Dreams and revelations put to paper form the body of this second anthology of esoteric poesis. Datura, that silver deadly bloom, unfurled its petals to reveal the harmonics of inspiration born of moonlight, a narcotic song sung by a siren. Mandragora continues in this tradition, yet thrums also with its own chthonic music – the pulse of stars beneath the earth. The blood-body and the soul-mind meeting each other in the word, in things that grow and shift below – mycelia and nutritive rot, the green heart of a seed turning in the lightless deeps.
The poetry in Mandragora drives deep into the humus heart of experience – spellwork, praise, story, song. From the breathless brevity of haiku through the humming rhythm of the long meditation the thread of hidden history runs, telling in mosaic the story of the occultist, the witch, the worshipper, the scholar and the celebrant. Like Datura, this is a work of many voices from a rich diversity of practice, each burning the wick to illuminate a piece of the Great Work. Some voices will be familiar to those readers of the first anthology, some will be new, and all are testament to a continuing dedication to the sublime and challenging work of poetic and artistic craft in our communities.

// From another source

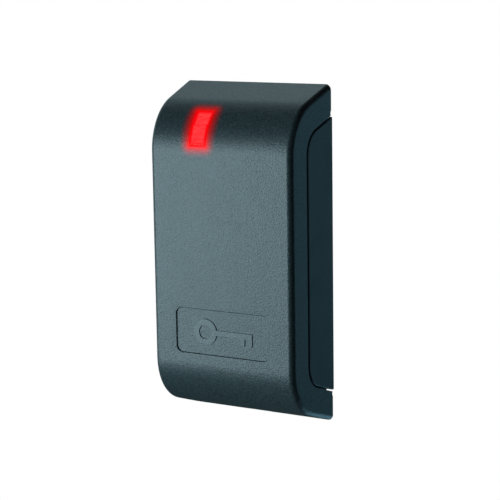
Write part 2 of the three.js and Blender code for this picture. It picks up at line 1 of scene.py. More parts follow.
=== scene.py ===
"""A wall-mounted proximity card reader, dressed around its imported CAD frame.

Sizes inside the classes are millimetres in the CAD frame (+Z up, the wall is y = 0, the face looks
along -Y). Finished meshes are in metres, with every object at the origin.
"""

import logging
import math
from dataclasses import dataclass
from enum import Enum
from typing import Callable, Iterable, Optional, Sequence, Union

import bmesh
import bpy
from mathutils import Matrix, Vector


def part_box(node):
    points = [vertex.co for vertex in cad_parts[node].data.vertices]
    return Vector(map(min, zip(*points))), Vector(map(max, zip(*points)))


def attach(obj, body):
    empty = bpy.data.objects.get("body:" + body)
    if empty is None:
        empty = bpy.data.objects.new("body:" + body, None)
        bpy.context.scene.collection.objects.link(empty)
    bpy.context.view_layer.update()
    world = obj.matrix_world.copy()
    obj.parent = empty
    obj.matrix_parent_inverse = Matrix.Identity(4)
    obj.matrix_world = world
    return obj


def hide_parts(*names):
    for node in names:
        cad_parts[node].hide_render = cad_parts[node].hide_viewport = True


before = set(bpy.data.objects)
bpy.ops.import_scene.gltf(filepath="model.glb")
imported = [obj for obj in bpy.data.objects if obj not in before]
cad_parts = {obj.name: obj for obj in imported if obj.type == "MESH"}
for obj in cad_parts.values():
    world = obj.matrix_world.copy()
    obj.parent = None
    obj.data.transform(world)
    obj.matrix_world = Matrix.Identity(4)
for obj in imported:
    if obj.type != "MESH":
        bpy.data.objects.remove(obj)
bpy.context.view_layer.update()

LOG = logging.getLogger("card_reader")
MM = 0.001
MERGE_DISTANCE = 0.002  # millimetres
SLACK = 1e-6  # millimetres or radians that count as nothing
WINDOW_HALF = 2.6  # half the light window's width, in millimetres
WINDOW_ANGLES = (math.radians(8.7), math.radians(47.7))  # its lower and upper edges, above forward
Point = tuple[float, float, float]
Colour = tuple[float, float, float]


class Body(Enum):
    """CAD bodies that the pieces ride on."""

    BASE = "base"
    COVER = "cover"
    TAMPER = "tamper_button"


class Slot(Enum):
    """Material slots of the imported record."""

    COVER = "cover_plastic"
    BASE = "base_plastic"
    LIGHT = "light_plastic"
    RUBBER = "rubber"
    BOARD = "board_laminate"
    WHITE = "white_plastic"
    COPPER = "enamelled_copper"
    STEEL = "zinc_steel"
    BLACK = "black_plastic"
    LED = "led_lens"
    EPOXY = "chip_epoxy"
    CERAMIC = "ceramic"
    CAN = "bright_can"
    FILM = "film_case"
    GREEN = "green_plastic"


# ---------------------------------------------------------------------------
# Boxes of the CAD nodes
# ---------------------------------------------------------------------------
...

In addition to the rich wilderness of poetry represented in these pages, Mandragora also presents nine essays on the nature of the strange, mad, chymical wedding of poet and magic, and the occult euphoria that follows it through time and space. Throughout these pages we glimpse the ghost of Orpheus, that god-touched and wandering patron of verse, in explorations of the poet as seducer of the gods, the role of verse in ritual theatre, and the poet in relationship with the Muse. Twice we are invited to fix our hearts on the lives and works of specific voices from the history of esoteric poetry in essays on Ted Hughes and Fernando Pessoa. The prophetic voice of the poet is explored, specifically in relationship to Brigid, as is the role of poetry in the grimoire tradition, the use of the cut-up technique in poetry and magic, and the relationship of poetry to the ongoing conversation between science and occult practice. In these essays the poetic word is grounded in tradition and history, rooted in thought – a face given form and a spirit animating its limbs.